All the while Blackie padded around after the Bitch, hoping for attention. She was a nuzzler, and even if the Bitch was busy doing something else she would insinuate her nose underneath one of her hands and just freeze there, pretending to be petted. It was touching. At night she would fall into a twitchy sleep beside the Bitch's bed. Every now and then she'd struggle to her feet and go stick her nose under the Bitch's arm or foot for a minute and hold it there. It was like she had to touch the Bitch every so often to make sure she was still okay. That dog was great. In fact, Blackie was probably the one creature she could count on, aside from me, and I could see why her decrepitude made the Bitch nervous.

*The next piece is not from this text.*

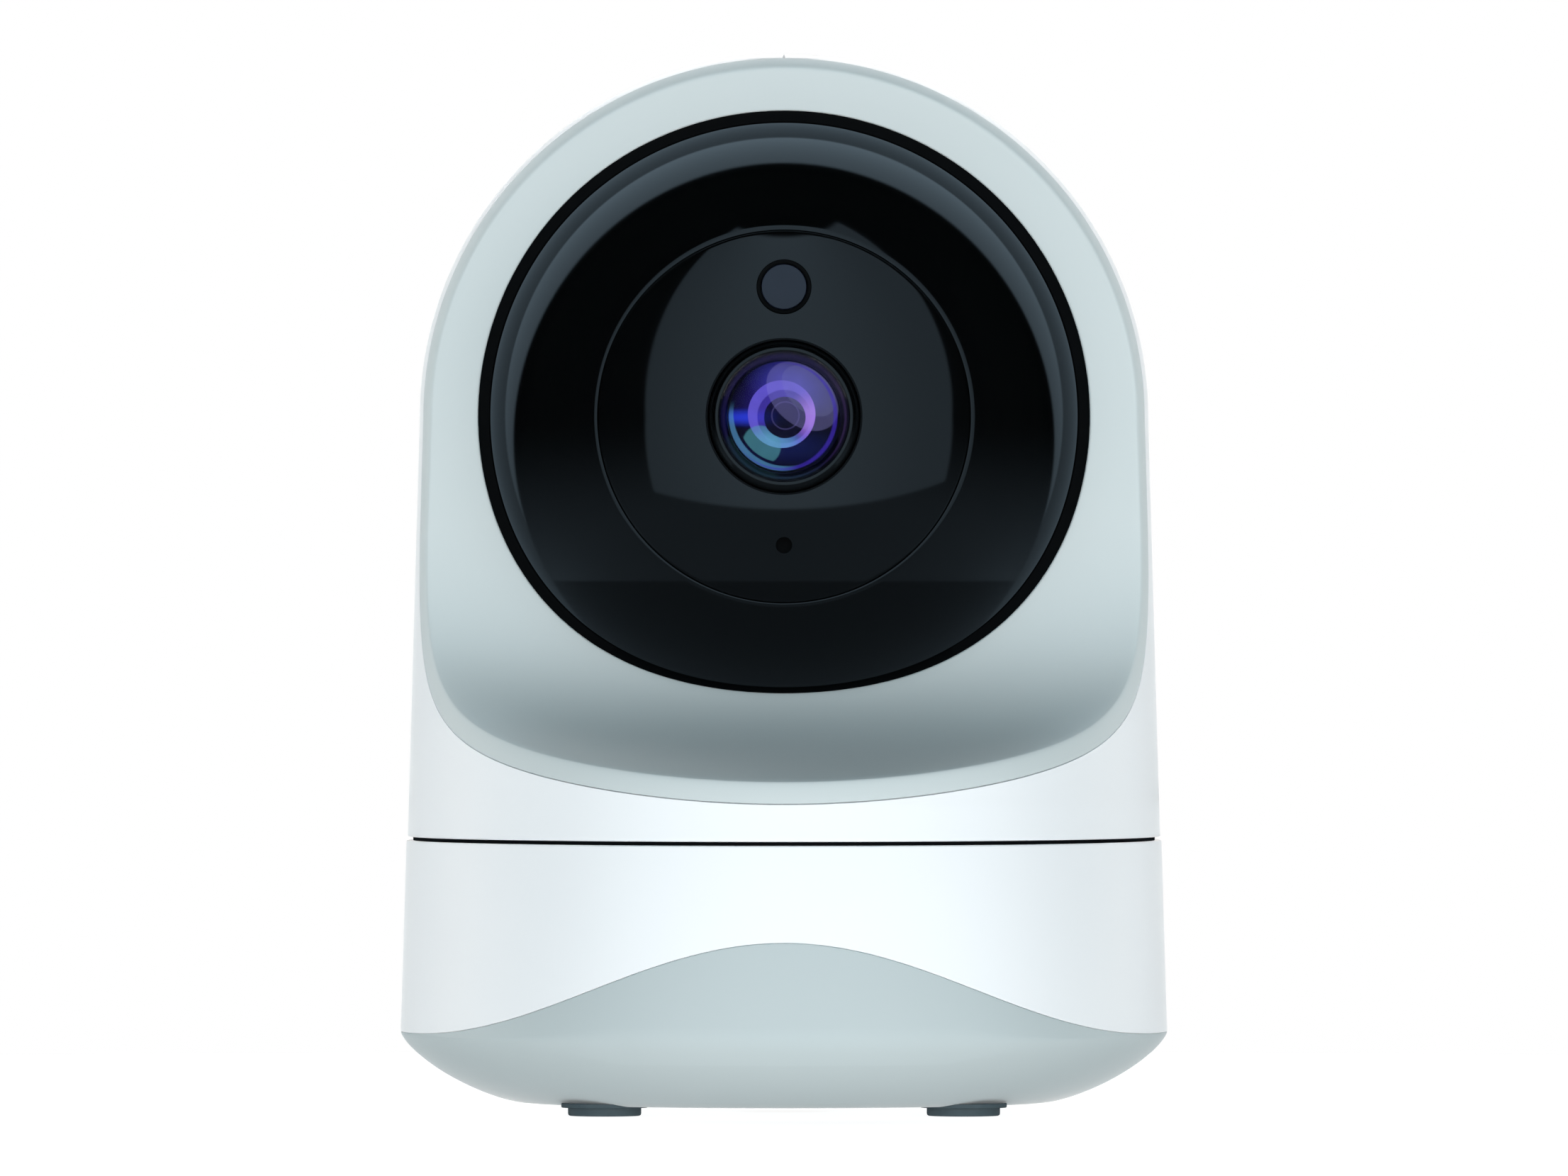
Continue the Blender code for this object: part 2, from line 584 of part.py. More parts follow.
def build_face(mats, head):
    edge = math.asin(FACE_RADIUS / BALL_RADIUS)
    inner_radius = BALL_RADIUS - WALL
    hole = math.asin(LENS_HOLE_RADIUS / BALL_RADIUS)
    inner_hole = math.asin(LENS_HOLE_RADIUS / inner_radius)
    inner_edge = math.asin(FACE_RADIUS / inner_radius)
    section = arc(BALL_RADIUS, hole, edge, 3) + arc(inner_radius, inner_edge, inner_hole, 2)
    face = turned("face_plate", section, mats["black"], head, FRONT, segments=BALL_SEGMENTS)
    cut(face, rod("tool_window_hole", 2.85, 20, 35, None, head, FRONT, (0, 0, WINDOW_OFFSET)))
    cut(face, rod("tool_microphone_hole", 0.9, 20, 35, None, head, FRONT,
                  (0, 0, MICROPHONE_OFFSET), 12))
    rod("infrared_window", WINDOW_RADIUS, 24.8, 26.6, mats["window"], head, FRONT,
        (0, 0, WINDOW_OFFSET))
    ring("led_board", 8.3, 16.2, 22.0, 23.0, mats["board"], head, FRONT, segments=32)
    rod("infrared_led", 1.5, 23.3, 24.4, mats["window"], head, FRONT, (0, 0, WINDOW_OFFSET), 12)
    rod("microphone", 2.0, 23.3, 24.2, mats["steel"], head, FRONT, (0, 0, MICROPHONE_OFFSET),
        12)


def build_optics(mats, head):
    ring_section = [(6.3, 27.3), (LENS_RING_RADIUS, 27.3), (LENS_RING_RADIUS, 30.8),
                    (7.3, 31.1), (6.7, 31.1), (6.3, 30.6)]
    turned("lens_ring", ring_section, mats["black"], head, FRONT, segments=28)
    dome_radius = 13.0
    reach = math.asin(LENS_RADIUS / dome_radius)
    dome = [(r, h - dome_radius + 30.9) for r, h in arc(dome_radius, reach, 0, 3)]
    turned("front_lens", [(0, 28.2), (LENS_RADIUS, 28.2)] + dome, mats["glass"], head, FRONT,
           segments=28)
    ring("lens_barrel", 4.8, 6.0, 14.0, 27.9, mats["dark"], head, FRONT, segments=24)
    rod("rear_lens", 4.5, 15.0, 17.5, mats["glass"], head, FRONT, segments=24)
    holder = box("lens_holder", (-8, 8), (-17, -9), (-8, 8), mats["dark"], head)
    cut(holder, rod("tool_holder_bore", 6.3, 12.9, 18, None, head, FRONT, segments=24))
    cut(holder, rod("tool_holder_aperture", 3.5, 12, 14, None, head, FRONT))
    cut(holder, box("tool_filter_slot", (-9, 9), (-12.5, -10.9), (-4.3, 4.3), None, head))
    cut(holder, box("tool_sensor_window", (-4, 4), (-11.2, -8), (-3.2, 3.2), None, head))
    box("sensor_board", (-10, 10), (-8.6, -7.2), (-10, 10), mats["board"], head)
    box("image_sensor", (-2.8, 2.8), (-9.8, -8.9), (-2.1, 2.1), mats["window"], head)


def build_filter(mats, body):
    """Infrared filter on a slider: the solid end is in front of the sensor at rest."""
    slider = box("infrared_filter", (-7.4, 3.6), (-12.1, -11.3), (-3.9, 3.9), mats["window"],
                 body)
    cut(slider, rod("tool_filter_hole", 2.6, 10, 14, None, body, FRONT, (-4.4, 0, 0), 16))


def build_tilt_motor(mats, head):
    motor_at = (0, TILT_CENTRES, 0)
    motor = rod("tilt_motor", 10.0, 2.0, 18.0, mats["steel"], head, RIGHT, motor_at, 28)
    cut(motor, rod("tool_tilt_bearing", 1.4, 14.0, 19.0, None, head, RIGHT, motor_at, 12))


def build_tilt_pinion(mats, body):
    """Modelled about its own axis; it rolls on the fixed tilt gear as the head tilts."""
    pinion = extruded("tilt_pinion", toothed(PINION_TEETH, math.pi / PINION_TEETH), 20.8, 24.0,
                      mats["brass"], body, RIGHT)
    unite(pinion, rod("tool_tilt_pinion_shaft", 1.0, 15.0, 21.5, None, body, RIGHT,
                      segments=12))


# ---- assembly ---------------------------------------------------------------------------
def joint(name, location, parent=None):
    """Empty on a joint's axis, in millimetres from its parent."""
    empty = bpy.data.objects.new(name, None)
    empty.location = Vector(location) * MM
    empty.parent = parent
    bpy.context.scene.collection.objects.link(empty)
    return empty


def main():
    clear_scene()
    mats = make_materials()
    root = joint("base", (0, 0, 0))
    build_base(mats, root)
    build_reset_button(mats, joint("reset_slide", (0, 0, 0), root))
    build_pan_pinion(mats, joint("pan_pinion_axis", (0, PAN_CENTRES, 0), root))

    turret = joint("pan_axis", (0, 0, 0), root)
    build_hood(mats, turret)
    build_bezel(mats, turret)
    build_gasket(mats, turret)
    build_turntable(mats, turret)
    build_arms(mats, turret)
    build_turret_electronics(mats, turret)

    head = joint("tilt_axis", (0, 0, BALL_HEIGHT), turret)
    build_ball(mats, head)
    build_face(mats, head)
    build_optics(mats, head)
    build_filter(mats, joint("filter_slide", (0, 0, 0), head))
    build_tilt_motor(mats, head)
    build_tilt_pinion(mats, joint("tilt_pinion_axis", (0, TILT_CENTRES, 0), head))


main()
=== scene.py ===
"""Looks of the indoor security camera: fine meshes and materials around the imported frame.

Lengths are in millimetres until a mesh is made.  The lens looks towards -Y.  Profiles of the
head are (radius, forward) about the lens axis, all others are (radius, height).
"""
import json
import math

import bmesh
import bpy
import numpy as np
from mathutils import Matrix, Vector

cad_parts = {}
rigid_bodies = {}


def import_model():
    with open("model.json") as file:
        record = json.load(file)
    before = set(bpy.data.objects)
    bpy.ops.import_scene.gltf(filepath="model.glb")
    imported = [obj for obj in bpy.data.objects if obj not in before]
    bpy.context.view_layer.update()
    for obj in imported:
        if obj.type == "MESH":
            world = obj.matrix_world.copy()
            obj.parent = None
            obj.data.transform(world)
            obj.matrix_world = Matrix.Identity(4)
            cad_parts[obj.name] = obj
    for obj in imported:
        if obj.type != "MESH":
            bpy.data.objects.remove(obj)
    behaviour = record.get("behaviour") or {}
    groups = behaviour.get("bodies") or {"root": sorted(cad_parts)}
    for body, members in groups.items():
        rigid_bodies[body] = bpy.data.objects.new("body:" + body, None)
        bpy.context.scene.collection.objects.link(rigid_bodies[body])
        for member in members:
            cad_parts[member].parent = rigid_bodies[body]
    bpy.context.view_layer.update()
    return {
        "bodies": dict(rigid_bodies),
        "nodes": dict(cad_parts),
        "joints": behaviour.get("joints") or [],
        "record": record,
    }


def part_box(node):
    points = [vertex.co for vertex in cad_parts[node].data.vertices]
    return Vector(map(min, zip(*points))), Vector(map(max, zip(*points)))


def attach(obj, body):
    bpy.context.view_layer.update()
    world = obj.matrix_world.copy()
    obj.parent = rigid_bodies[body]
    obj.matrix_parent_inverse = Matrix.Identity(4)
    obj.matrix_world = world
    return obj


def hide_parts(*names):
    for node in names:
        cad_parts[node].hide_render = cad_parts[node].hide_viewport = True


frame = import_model()

MM = 0.001


def node_box(node):
    low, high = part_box(node)
    return low / MM, high / MM


# ---- sizes taken from the frame ---------------------------------------------------------
JOINTS = {joint["name"]: joint for joint in frame["joints"]}
BALL_HEIGHT = JOINTS["tilt"]["pos_m"][2] / MM
BALL_RADIUS = node_box("ball_front_shell")[1].z - BALL_HEIGHT
HOOD_LOW, HOOD_HIGH = node_box("hood_shell")
HOUSING_LOW, HOUSING_HIGH = node_box("base_housing")
FACE_RADIUS = node_box("face_plate")[1].x
INSERT_HIGH = node_box("tripod_insert")[1]
FEET = {side: node_box("foot_" + side) for side in
        ("front_left", "front_right", "rear_left", "rear_right")}

BASE_RADIUS = HOUSING_HIGH.x
BASE_TOP = HOUSING_HIGH.z
WAIST = HOUSING_LOW.z - 0.3              # the housing stands a gap above the bowl's edge
BASE_DRAFT = 0.6                         # the side narrows by this much up to the top
HOOD_BOTTOM = HOOD_LOW.z
HOOD_BOTTOM_RADIUS = HOOD_HIGH.y
HOOD_RADIUS = HOOD_BOTTOM_RADIUS - 1.25  # at the height of the ball's centre
DOME_RISE = HOOD_HIGH.z - BALL_HEIGHT
WALL = 2.0

FLAT_RADIUS = 27.5                       # flat underside of the tray
FLOOR_HEIGHT = node_box("base_tray")[0].z
BOWL_POWER = 1.4
WAVE_HEIGHT = 9.95                       # the tray's edge rises by this in front and behind
WAVE_POWER = 4.8

OPENING_RADIUS = BALL_RADIUS + 1.7
BEZEL_THICKNESS = 2.0
BEZEL_FORWARD = 5.8                      # the bezel's back, in front of the ball's centre
SCOOP_START = -10.0                      # the bezel's back is upright down to here
SCOOP_END = (39.4, -39.95)               # (forward, up) of the scoop's tip
SCOOP_DROP = 23.0                        # reach of the curve's handle at its start
SCOOP_RUN = 16.0                         # and at its end
SCOOP_SLOPE = 0.33
PARTING = 0.12                           # dark line between the bezel and the hood
SEAM = 0.12                              # between the ball and its face
MICROPHONE_RADIUS = 0.85                 # holes in the face
WINDOW_RADIUS = 2.85
LENS_HOLE_RADIUS = 7.95
LENS_BORE_RADIUS = 5.85
CARD_ANGLE = math.radians(75)            # the card slot lies this far below the lens axis

FRONT_LIGHT = 3.75                       # studio light from each direction
BACK_LIGHT = 7.6                         # a ring behind the camera body
BACK_CORE_LIGHT = 0.15                   # inside that ring
TOP_LIGHT = 0.05
FLOOR_LIGHT = 0.72
LIGHT_TURN = math.radians(6)             # the front light stands this far to the right

UP = Matrix.Identity(4)
FRONT = Matrix.Rotation(math.radians(90), 4, "X")
HEAD = Matrix.Translation((0, 0, BALL_HEIGHT)) @ FRONT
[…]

Around the time Blackie was fading and her brother was going insane, the Bitch started acting even more homegirl and tough and was irked to high hell that I wouldn't get with the program. She was listening to all this gangsta rap in her Mercedes and never taking off her wraparound shades until the teacher made a specific and pointed request. I mean, even our favorite teacher, Mrs. DeMarzo, who talked like Katharine Hepburn, had to tell her to take them off. She had all these garments from the mall in extra large sizes which she referred to as “dope.” Of course, do I have to mention the Bitch is not one iota interested in
actually
hanging with the homegirls? I mean, she's not driving down to the South Side and having her Alpine stereo gouged from her dashboard while she rounds up some sistahs to talk jive with, or whatever. She is hanging with me and the other fair students of Phoenix Country Day School as always, but she's acting like she's too cool for us, like she's doing us a favor.

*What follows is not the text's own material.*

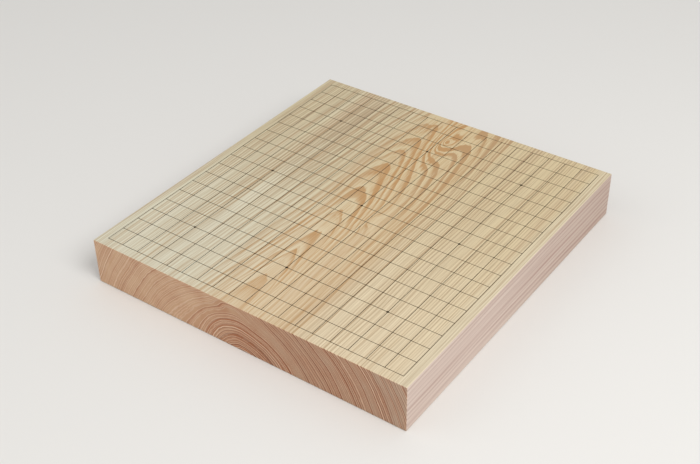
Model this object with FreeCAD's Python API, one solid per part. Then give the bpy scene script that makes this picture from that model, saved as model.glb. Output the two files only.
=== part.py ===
"""Table go board: one slab of solid wood, nineteen by nineteen raised lacquer lines and nine star points.

The origin is at the centre of the underside. +X runs across the grain, +Y along the grain and +Z up.
Lengths are in millimetres.
"""
import FreeCAD, Part
import os

# Slab
board_width = 424.2  # across the grain, 1.4 shaku
board_length = 454.5  # along the grain, 1.5 shaku
board_thickness = 59.0  # a 2 sun blank after planing
edge_chamfer = 0.8  # fine chamfer planed on all twelve edges

# Grid
line_count = 19  # lines each way
side_margin = 12.3  # bare wood from a long edge to the nearest lengthwise line
end_margin = 12.15  # bare wood from an end to the nearest crosswise line
line_width = 0.7
line_height = 0.12  # how far the lacquer of a line stands above the wood
bridge_ramp = 0.6  # length over which a crosswise line climbs onto a lengthwise one

# Star points
star_step = 6  # lines from one star point to the next
star_diameter = 3.2
star_height = 0.45  # crown of the drop above the wood

# Worked out from the values above
top = board_thickness
middle_line = (line_count - 1) // 2
grid_half_width = board_width / 2 - side_margin
grid_half_length = board_length / 2 - end_margin
pitch_across = 2 * grid_half_width / (line_count - 1)  # 22.2 between lengthwise lines
pitch_along = 2 * grid_half_length / (line_count - 1)  # 23.9 between crosswise lines
line_letters = "abcdefghjklmnopqrstuvwxyz"  # the letter i is skipped by custom

up = FreeCAD.Vector(0, 0, 1)


def column_x(index):
    """Where a lengthwise line lies, counted from 0 at the lowest X."""
    return index * pitch_across - grid_half_width


def row_y(index):
    """Where a crosswise line lies, counted from 0 at the lowest Y."""
    return index * pitch_along - grid_half_length


def make_slab():
    """The block of wood, with a fine chamfer on every edge."""
    corner = FreeCAD.Vector(-board_width / 2, -board_length / 2, 0)
    block = Part.makeBox(board_width, board_length, board_thickness, corner)
    return block.makeChamfer(edge_chamfer, block.Edges)


def make_lengthwise_line(index):
    """A strip of lacquer along the grain, laid first and straight on the wood."""
    length = 2 * grid_half_length + line_width
    corner = FreeCAD.Vector(column_x(index) - line_width / 2, -length / 2, top)
    return Part.makeBox(line_width, length, line_height, corner)


def crosswise_profile():
    """The side view of a crosswise line: points (x, z) round a strip that bridges each lengthwise line."""
    half = line_width / 2
    under, over = [], []
    for index in range(line_count):
        x = column_x(index)
        first, last = index == 0, index == line_count - 1
        if not first:
            under += [(x - half, top), (x - half, top + line_height)]
            over += [(x - half - bridge_ramp, top + line_height), (x - half, top + 2 * line_height)]
        else:
            under += [(x - half, top + line_height)]
            over += [(x - half, top + 2 * line_height)]
        if not last:
            under += [(x + half, top + line_height), (x + half, top)]
            over += [(x + half, top + 2 * line_height), (x + half + bridge_ramp, top + line_height)]
        else:
            under += [(x + half, top + line_height)]
            over += [(x + half, top + 2 * line_height)]
    return under + over[::-1]


def make_crosswise_line(index):
    """A strip of lacquer across the grain, laid second, so it rides over every lengthwise line."""
    y = row_y(index) - line_width / 2
    points = [FreeCAD.Vector(x, y, z) for x, z in crosswise_profile()]
    outline = Part.makePolygon(points + points[:1])
    return Part.Face(outline).extrude(FreeCAD.Vector(0, line_width, 0))


def make_star_point(column, row, lines):
    """A low drop of lacquer over a crossing: a ball's cap, less the lines that it covers."""
    radius = star_diameter / 2
    ball_radius = (radius**2 + star_height**2) / (2 * star_height)
    centre = FreeCAD.Vector(column_x(column), row_y(row), top + star_height - ball_radius)
    ball = Part.makeSphere(ball_radius, centre)
    foot = FreeCAD.Vector(column_x(column), row_y(row), top)
    drop = Part.makeCylinder(radius, star_height, foot, up).common(ball)
    return drop.cut(lines)


def export(name, shape):
    """Writes one node as parts/NAME.step."""
    shape.exportStep(f"parts/{name}.step")
    print(f"{name}: {len(shape.Solids)} solid, {shape.Volume:.2f} mm3")


def main():
    os.makedirs("parts", exist_ok=True)
    export("wood_slab", make_slab())

    lengthwise = [make_lengthwise_line(index) for index in range(line_count)]
    crosswise = [make_crosswise_line(index) for index in range(line_count)]
    for index in range(line_count):
        export(f"lengthwise_line_{line_letters[index]}", lengthwise[index])
        export(f"crosswise_line_{index + 1}", crosswise[index])

    star_lines = [middle_line - star_step, middle_line, middle_line + star_step]
    for column in star_lines:
        for row in star_lines:
            drop = make_star_point(column, row, [lengthwise[column], crosswise[row]])
            export(f"star_point_{line_letters[column]}{row + 1}", drop)


main()
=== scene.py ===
# %% [markdown]
# # A table go board, dressed in Blender
#
# The board is one thick slab of pale softwood. Black lacquer lines, nineteen each way, stand a
# hair's breadth above its face, with nine small drops of lacquer as star points. This notebook
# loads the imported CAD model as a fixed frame, lays finer meshes over it and gives them their finish.

# %% Load the frame
import math
from types import SimpleNamespace

import bmesh
import bpy
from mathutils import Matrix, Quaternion, Vector


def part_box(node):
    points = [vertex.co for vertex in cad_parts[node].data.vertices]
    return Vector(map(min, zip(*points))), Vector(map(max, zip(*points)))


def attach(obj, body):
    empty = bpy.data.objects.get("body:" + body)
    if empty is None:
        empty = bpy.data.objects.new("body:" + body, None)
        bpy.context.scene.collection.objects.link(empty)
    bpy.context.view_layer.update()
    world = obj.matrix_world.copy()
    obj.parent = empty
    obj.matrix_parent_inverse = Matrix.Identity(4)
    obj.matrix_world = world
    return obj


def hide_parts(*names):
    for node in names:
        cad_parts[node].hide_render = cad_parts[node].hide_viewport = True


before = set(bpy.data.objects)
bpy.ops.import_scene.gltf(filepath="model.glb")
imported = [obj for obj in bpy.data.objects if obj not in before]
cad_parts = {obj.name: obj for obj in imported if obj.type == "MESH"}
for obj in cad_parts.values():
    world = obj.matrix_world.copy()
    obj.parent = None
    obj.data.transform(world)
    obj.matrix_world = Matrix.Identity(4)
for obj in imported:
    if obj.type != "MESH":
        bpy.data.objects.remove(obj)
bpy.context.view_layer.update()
print("nodes in the frame:", len(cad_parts))

# %% [markdown]
# ## Sizes
#
# The sizes of the slab, the lines and the star points are read from the frame, so that the looks
# follow the CAD model if it is changed. Only the figure of the wood and the rounding of the edges
# have sizes of their own. The letters of the lengthwise lines are those that go players use, which
# leave out the letter i.

# %% Read the sizes from the frame
MM = 0.001
letters = "abcdefghjklmnopqrst"
line_count = len(letters)
column_names = [f"lengthwise_line_{letter}" for letter in letters]
row_names = [f"crosswise_line_{number + 1}" for number in range(line_count)]
star_names = sorted(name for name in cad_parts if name.startswith("star_point_"))

slab_low, slab_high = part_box("wood_slab")
slab_top = slab_high.z
first_column_low, first_column_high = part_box(column_names[0])
last_column_low, last_column_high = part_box(column_names[-1])
first_row_low, first_row_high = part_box(row_names[0])
last_row_low, last_row_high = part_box(row_names[-1])
star_low, star_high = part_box(star_names[0])

line_width = first_column_high.x - first_column_low.x
line_height = first_column_high.z - slab_top
line_climb = first_row_high.z - first_column_high.z
column_pitch = (last_column_low.x - first_column_low.x) / (line_count - 1)
row_pitch = (last_row_low.y - first_row_low.y) / (line_count - 1)
star_diameter = star_high.x - star_low.x
star_height = star_high.z - slab_top
print(f"pitch {column_pitch / MM:.1f} x {row_pitch / MM:.1f} mm, line {line_width / MM:.2f} mm")

# %% [markdown]
# ## The camera
#
# A camera is a place, a direction and a lens. Its place and the point that it looks at were worked
# out from the perspective of the grid, and it leans over by less than a degree.

# %% Place the camera
camera_place = Vector((0.6513, -0.9253, 0.8458))
camera_target = Vector((-0.0046, -0.0178, 0.0295))
camera_roll = math.radians(-0.82)
camera_lens_mm = 60.4
camera_sensor_mm = 36.0

camera_data = bpy.data.cameras.new("camera")
camera_data.lens = camera_lens_mm
camera_data.sensor_width = camera_sensor_mm
camera_data.sensor_fit = "HORIZONTAL"
camera = bpy.data.objects.new("camera", camera_data)
bpy.context.scene.collection.objects.link(camera)
camera.location = camera_place
camera.rotation_mode = "QUATERNION"
looking = (camera_target - camera_place).to_track_quat("-Z", "Y")
camera.rotation_quaternion = looking @ Quaternion((0, 0, 1), camera_roll)
bpy.context.scene.camera = camera
print("camera is", round((camera_target - camera_place).length, 3), "m from the board")

# %% [markdown]
# ## Sums written as sums
#
# A node tree is easier to read when `a * b + c` is written as it is. `Term` wraps one socket, and
# each operator adds the Math node that does it. `Tree` adds any other node: its type, the values
# or links of its sockets, and then its settings. Both work in a material and in geometry nodes.


# %% A wrapper for sockets and trees
class Term:
    """One output socket that Python's operators can work on."""

    def __init__(self, tree, socket):
        self.tree, self.socket = tree, socket

    def math(self, operation, *others, clamp=False):
        sockets = dict(enumerate((self, *others)))
        return self.tree.node("ShaderNodeMath", sockets, operation=operation, use_clamp=clamp)[0]

    def __add__(self, other):
        return self.math("ADD", other)

    def __sub__(self, other):
        return self.math("SUBTRACT", other)

    def __rsub__(self, other):
        return self.math("MULTIPLY", -1.0) + other

    def __mul__(self, other):
        return self.math("MULTIPLY", other)

    def __truediv__(self, other):
        return self.math("DIVIDE", other)

    def __pow__(self, other):
        return self.math("POWER", other)

    __radd__, __rmul__ = __add__, __mul__

    def step(self, start, end, low=0.0, high=1.0):
        """Goes smoothly from low to high as this value goes from start to end."""
        sockets = {"Value": self, 1: start, 2: end, 3: low, 4: high}
        return self.tree.node("ShaderNodeMapRange", sockets, interpolation_type="SMOOTHSTEP")[0]

    def bell(self, middle, reach):
        """Is 1 where this value is at the middle, a third at the reach and almost 0 at twice that."""
        off = (self - middle) / reach
        return (off * off * -1.0).math("EXPONENT")

    def clamped(self):
        """Stays between 0 and 1."""
        return self.math("ADD", 0.0, clamp=True)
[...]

She was annoying, but I never considered dumping her. With me, in private, she wasn't so bad. I mean, the Bitch lived right down the street and we'd been best friends since fourth grade, when being best friends really meant something. I'd only seen one miracle in my sixteen years of life and the Bitch had been its agent. The miracle wasn't much, but it was enough to make me believe that there was some kind of power floating around in the universe and that the Bitch had a little influence with it. I figured that if I stuck close to her, my life would periodically be visited by blessings and magic, like in fairy tales. What happened was this: we were eleven years old, sitting in my room on top of the rainbow Marimekko print comforter, beneath the Olympische Spiele München posters, talking animatedly and intimately about whatever. Suddenly, the Bitch gasped and pointed to the candy-colored Venetian glass chandelier my mother brought back on the trip to Europe she took without my father. A beat of time passed. And then the chandelier winked out.